I might, doubtless, be warranted in closing these remarks by simply reversing each position you have taken, and directly unsaying whatever you have said. But my interest in the subject-may I add, Sir, my interest in you?-forbids the adoption of so curt a procedure.

With entire and prompt conviction, indeed, I might say,-first, that Unitarianism has "its root" in the best, the highest and most enduring "principles of human nature;" secondly, that Unitarianism does not "convert man into a beast;" while, lastly, I may affirm that, if by Socinianism you intend to be understood (however incorrectly) as speaking of Unitarianism,-so far is the system from being "overturned," that, in despite of the overbearing policy, the unfair arts, the corrupting motives, the misapplied learning, and the thousand expedients by which " orthodoxy" is enabled to lift up her horn on high, the divine truth our "heresy" embodies lives, and will continue to live, and, how long soever it may struggle through "the day of small things," will eventually be able to say, "Who art thou, O great mountain? Before Zerubbabel thou shalt become a plain." By the Spirit of the Lord of Hosts, its walls, planted on a rock (Matthew xvi. 16), shall be completed, and "the headstone thereof be brought forth with shoutings, and with cryings of Grace, grace, unto it." And why am I thus confident? Because it is immutably appointed. "In that day there shall be one Lord, and his name ONE" (not Three-one). "One God and FATHER of ALL, who is above all, and through all, and in all.” O, Sir, when will men in your position, blessed with such means of culture and influence for good, in searching of spirit, take these things to heart,—and the veil be removed from their eyes, that they might behold the beauty of the Lord, and, discerning Him in his real simplicity, apprehend and understand Him in his true power! Who can calculate the loss to the cause of truthwho can estimate the waste of mind, and the obstacles placed in the way of the world's peace, civilization and happiness, by the captivity of such intellects as yours to a traditionary, church-made faith; and the well-contrived secular arrangements by which it is fenced around, and by which its inherent weakness becomes all too strong, alas, for generation after generation of the wisest and best of minds!

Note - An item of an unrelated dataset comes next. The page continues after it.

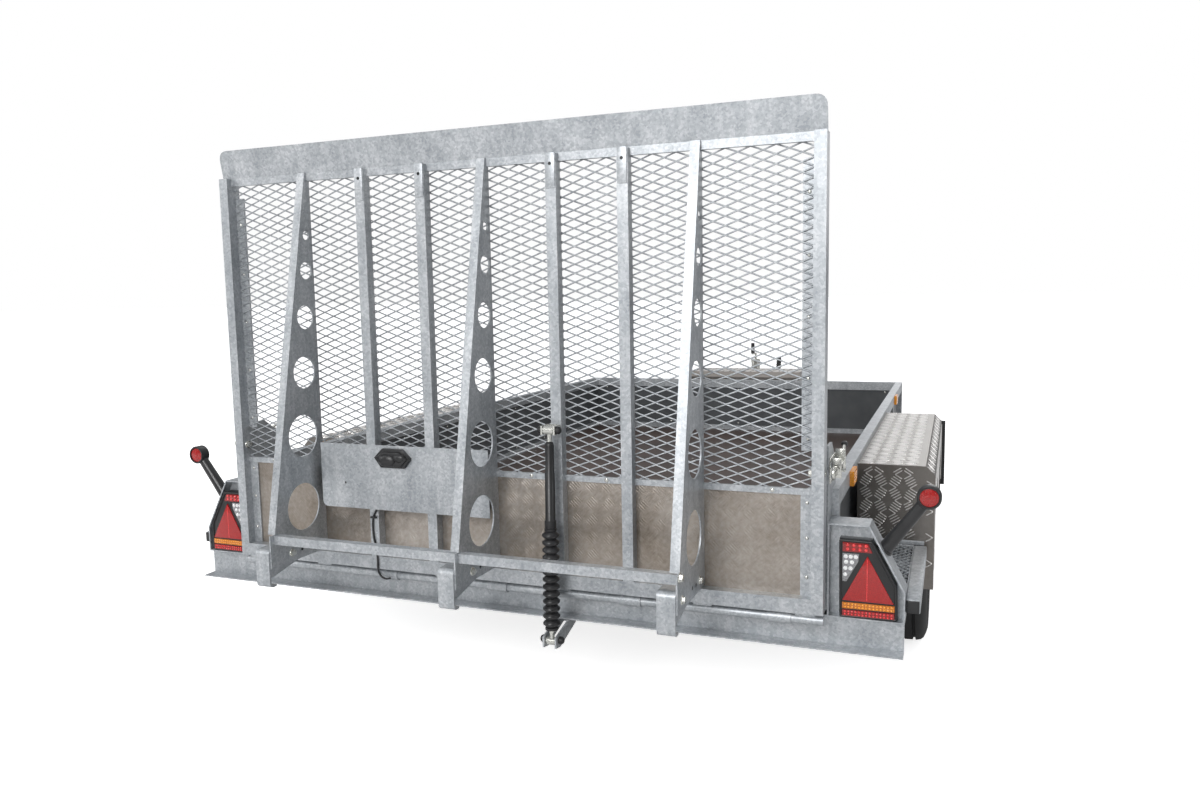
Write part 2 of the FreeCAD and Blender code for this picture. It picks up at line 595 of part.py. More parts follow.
# ---------------------------------------------------------------- jockey wheel
def jockey():
    at = ("jockey_side", "jockey_y")
    tube = rod("jockey_outer", "z", "jockey_tube_radius", "jockey_tube_base", "jockey_tube_top", at)
    bore = rod("jockey_bore", "z", "jockey_leg_radius + jockey_play", "jockey_tube_base - 5",
               "jockey_tube_top - 8", at)
    clamp = block("clamp_block", ("jockey_side", "-drawbar_nose_half"),
                  ("jockey_y - 20", "jockey_y + 20"), ("chassis_base + 5", "floor_base - 5"))
    clamp_low = cut("clamp_clear", clamp, rod("clamp_bore", "z", "jockey_leg_radius + jockey_play",
                                              "chassis_base", "floor_base", at))
    keep(joined("jockey_sleeve", [cut("jockey_shell", tube, bore), clamp_low]), "jockey_clamp")

    stem = rod("crank_stem", "z", "8", "jockey_tube_top", "jockey_tube_top + 40", at)
    arm = block("crank_arm", ("jockey_side - 8", "jockey_side + 8"), ("jockey_y - 110", "jockey_y + 8"),
                ("jockey_tube_top + 40", "jockey_tube_top + 46"))
    grip = rod("crank_grip", "z", "11", "jockey_tube_top + 46", "jockey_tube_top + 120",
               ("jockey_side", "jockey_y - 98"))
    keep(joined("crank", [stem, arm, grip]), "jockey_crank")

    leg = rod("leg_tube", "z", "jockey_leg_radius", "jockey_leg_base", "jockey_leg_top", at)
    keep(leg, "jockey_leg")

    axle_y = "jockey_y - jockey_trail"
    level = "jockey_wheel_radius"
    crown_base = "jockey_leg_base - 10.3"
    gap = "jockey_side + jockey_wheel_width / 2 + fork_gap"
    cheek_outline = [("jockey_y - 26", crown_base), (f"{axle_y} - 14", f"{level} + 6"),
                     (f"{axle_y} - 10", f"{level} - 12"), (f"{axle_y} + 10", f"{level} - 12"),
                     ("jockey_y + 26", crown_base)]
    cheeks = [
        plate("cheek_outer", "YZ", cheek_outline, gap, f"{gap} + fork_sheet"),
        plate("cheek_inner", "YZ", cheek_outline,
              "jockey_side - jockey_wheel_width / 2 - fork_gap - fork_sheet",
              "jockey_side - jockey_wheel_width / 2 - fork_gap"),
    ]
    half = "jockey_wheel_width / 2 + fork_gap + fork_sheet"
    crown = block("crown", (f"jockey_side - ({half})", f"jockey_side + {half}"),
                  ("jockey_y - 26", "jockey_y + 26"), (crown_base, "jockey_leg_base - 0.3"))
    pin = rod("jockey_axle", "x", "jockey_axle_radius", f"jockey_side - ({half})",
              f"jockey_side + {half}", (axle_y, level))
    keep(joined("fork", [*cheeks, crown, pin]), "jockey_fork")

    left = "jockey_side - jockey_wheel_width / 2"
    right = "jockey_side + jockey_wheel_width / 2"
    outline = [(left, "jockey_axle_radius + 0.05"), (left, "jockey_wheel_radius - 8"),
               (f"{left} + 8", "jockey_wheel_radius"), (f"{right} - 8", "jockey_wheel_radius"),
               (right, "jockey_wheel_radius - 8"), (right, "jockey_axle_radius + 0.05")]
    keep(turned("jockey_roller", outline, axle_y, level), "jockey_wheel")


# ---------------------------------------------------------------- ramp
def ramp_frame():
    deep = ("ramp_rear", "rib_front")
    post = block("ramp_post", ("ramp_half_width - post_width", "ramp_half_width"),
                 ("ramp_rear", "ramp_rear + post_depth"), ("ramp_base", "ramp_top"))
    pieces = pair(post)
    inner = ("post_width - ramp_half_width", "ramp_half_width - post_width")
    pieces.append(block("ramp_foot_rail", inner, deep,
                        ("ramp_base", "ramp_base + ramp_rail_height")))
    pieces.append(block("ramp_mid_rail", inner, ("rib_front - 8", "rib_front"),
                        ("mid_rail_base", "mid_rail_base + mid_rail_height")))
    pieces.append(block("ramp_head_rail", inner, ("rib_front - 12", "rib_front"),
                        ("ramp_top - 22", "ramp_top")))
    for number in (-2, -1, 1, 2):
        middle = f"rib_spacing * {number}"
        pieces.append(block("rib", (f"{middle} - rib_width / 2", f"{middle} + rib_width / 2"),
                            deep, ("ramp_base + ramp_rail_height", "ramp_top - 3")))
    strip = block("edge_strip", ("ramp_half_width - post_width - 30", "ramp_half_width - post_width"),
                  ("rib_front + mesh_thickness", "rib_front + mesh_thickness + 6"),
                  ("mid_rail_base + 110", "ramp_top - 58"))
    pieces += pair(strip)
    pieces += pair(block("sheet_strip", ("ramp_half_width - post_width - 30",
                                         "ramp_half_width - post_width"),
                         ("rib_front - 4", "rib_front"),
                         ("ramp_base + ramp_rail_height", "mid_rail_base")))
    pieces.append(rod("hinge_rod", "x", "hinge_rod_radius", "10 - ramp_half_width",
                      "ramp_half_width", ("hinge_y", "hinge_z")))
    for side in RAMP_KNUCKLE_SIDES:
        pieces.append(block("ramp_knuckle", (f"{side} - 25", f"{side} + 25"),
                            ("hinge_y - 7", "hinge_y + 7"), ("hinge_z", "ramp_base")))
    keep(joined("frame", pieces), "ramp_frame")


def ramp_skins():
    inner = ("post_width - ramp_half_width", "ramp_half_width - post_width")
    keep(block("mesh_panel", inner, ("rib_front", "rib_front + mesh_thickness"),
               ("mid_rail_base + mid_rail_height / 2", "ramp_top")), "ramp_mesh")
    keep(block("tread_sheet", inner, ("rib_front", "rib_front + ramp_sheet_thickness"),
               ("ramp_base + 20", "mid_rail_base + mid_rail_height / 2")), "ramp_sheet")
    lip = plate("lip", "YZ", [("rib_front - 10", "ramp_top"),
                              ("rib_front - 10 + lip_thickness", "ramp_top"),
                              ("rib_front - 10 + lip_thickness - lip_lean", "ramp_top + lip_height"),
                              ("rib_front - 10 - lip_lean", "ramp_top + lip_height")],
                "-ramp_half_width", "ramp_half_width")
    keep(lip, "ramp_lip")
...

Allow me to advert for a moment to the Postscript to your Letter to the Dean of Chichester. At page 96 in that tract, you introduce to us a group of a rather curious character, and curiously enough employed. Samuel Taylor Coleridge (who was a Unitarian before he was an opium-eater), Dr. Arnold, and the Rev. Julius Charles Hare, busied in experimenting on Unitarians as on some inferior nature, some corpus vile, under the glass receiver of a philosophical lecturer; and according to their measure of metaphysics, determining whether they should be assigned to the genus "Christian," or swept into the category of pagans, infidels, or blasphemers.

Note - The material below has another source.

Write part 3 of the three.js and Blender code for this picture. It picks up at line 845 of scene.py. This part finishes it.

But here a word in behalf of Arnold. Let his memory and his name have justice done them. Early in life, indeed, by the influence chiefly of one, of whose theological inspirations in subsequent years he was known to say, "he should as soon think of believing in Jupiter,"* this eminent man was led to crush his doubts on the Trinity; and through all his life carried with him the heavy responsibility of doing despite to the spirit of truth which, in other circumstances and with better advisers, might have led him into the serene, unclouded atmosphere of the Unitarianism which he never thoroughly understood, but which, when pressed by fact and constrained by his own good nature, he nevertheless knew how to respect.

I will not stop to criticise your saying, how you and your associates made up your minds about "the name of Christian not being appropriately applied to Unitarians as a body." It might employ you in some nice calculations to determine how far that holy term fitly applies to any denomination in the gross. But to shew you how the mind of Arnold viewed this matter, I may not inappropriately conclude this communication by referring, in the first place, to those words of his in his Letter, 158, addressed to Mr. Crabbe Robinson:"The differences between Christian and Christian are not moral differences, except accidentally." "An Unitarian, as such, is a Christian; that is, if a man follows after Christ's law, and believes his words according to his conscientious sense of their meaning, he is a Christian; and though I may think he understands Christ's words amiss, yet that is a question of interpretation, and no more; the purpose of his heart and mind is to obey and be guided by Christ, and therefore he is a Christian."

It would be interesting to cite, to similar effect, the important observations in his Letters, 122 and 161, to J. C. Platt, Esq., and Bishop Otter respectively. But I shall content myself with only further referring to a memorable passage in the latter, in words which may serve at once as an opprobrium and a beacon to the age in which we live:-" All Protestants acknowledge the Scriptures as their common authority, and all desire their children to study them. Let every candidate for a degree bring up at his own choice some one Gospel, and some one Epistle, in the Greek Testament. Let him declare on coming before us to what communion he belongs. We know what are the peculiar views entertained by him as such, and we would respect them most religiously. But on all common ground we might examine him thoroughly; and how infinite would be the good of thus proving, by actual experience, how much more our common ground is than our peculiar ground! I am perfectly ready to examine to-morrow in any Unitarian school in England, in presence of parents and masters. I will not put a question that should offend; and yet I will give such an examination as should bring out, or prove the absence of, what you and I should agree in considering to be Christian knowledge of the highest value. I speak as one who has been used to examine young men in the Scriptures for twenty years nearly, and I pledge myself to the perfect easiness of doing this." Such, Sir, was your "dear and magnanimous friend, Dr. Arnold" (Letter to the Dean of Chichester, p. 5). O si sic omnia!—si sic omnes! I have the honour to remain, Rev. Sir, your faithful servant,

GEORGE ARMSTRONG, A.B., T.C.D.

Said of Mr. Keble-Life of Arnold, Letter 261.